Dans ces circonstances, il ne faut pas s’étonner que 20% des nouveaux enseignants abandonnent la profession au cours des cinq premières années! À mon sens, il est urgent que l’école soit remise entre les mains des principaux intervenants en éducation, soit l’équipe-école et les parents! Pour ce qui est des ressources humaines et matérielles inhérentes aux problèmes engendrés par les élèves éprouvant des besoins particuliers, il appartiendra alors au gouvernement de dégager les fonds nécessaires…selon moi, le rôle prioritaire qu’il devrait jouer et ce, pour le plus grand bien des enseignants et le meilleur épanouissement de notre jeunesse sur les bancs d’école!  

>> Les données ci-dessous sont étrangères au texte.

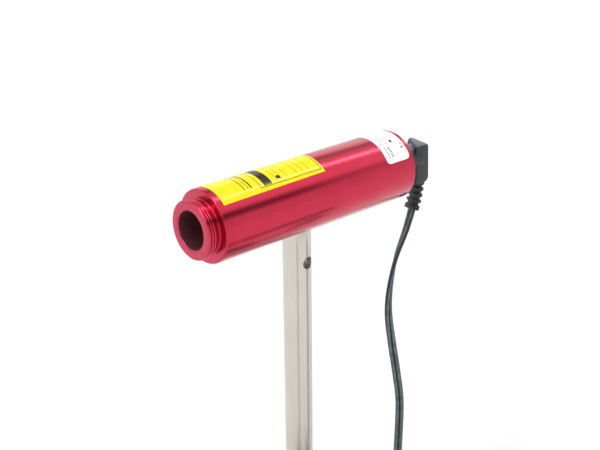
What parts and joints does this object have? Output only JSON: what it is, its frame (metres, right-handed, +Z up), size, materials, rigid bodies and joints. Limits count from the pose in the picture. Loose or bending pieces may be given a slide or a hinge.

À toutes ces « mères patrie »

11 mai 2011

À une époque pas très lointaine, les mères incarnaient la présence au foyer, l'alouette qui permettait à ses rejetons de s'épanouir sans inquiétude et de prendre leur envol avec confiance. J'ai eu la chance d'avoir une mère qui m'a permis de m'épanouir sans inquiétude et de prendre mon envol avec confiance! Aujourd'hui, après une carrière enrichissante auprès des jeunes en éducation, je peux affirmer qu'elle a été le moteur qui m'a insufflé l'énergie d'une bougie d'allumage qui a fait de moi un Québécois dans l'âme.
Pour reprendre une expression consacrée, ma mère a incarné, comme beaucoup d'autres à son époque, la "mère patrie", celle qui a veillé au grain pour qu'il donne le fruit qui permette au Québec d'être ce qu'il est devenu, un peuple fier de sa langue et de sa culture.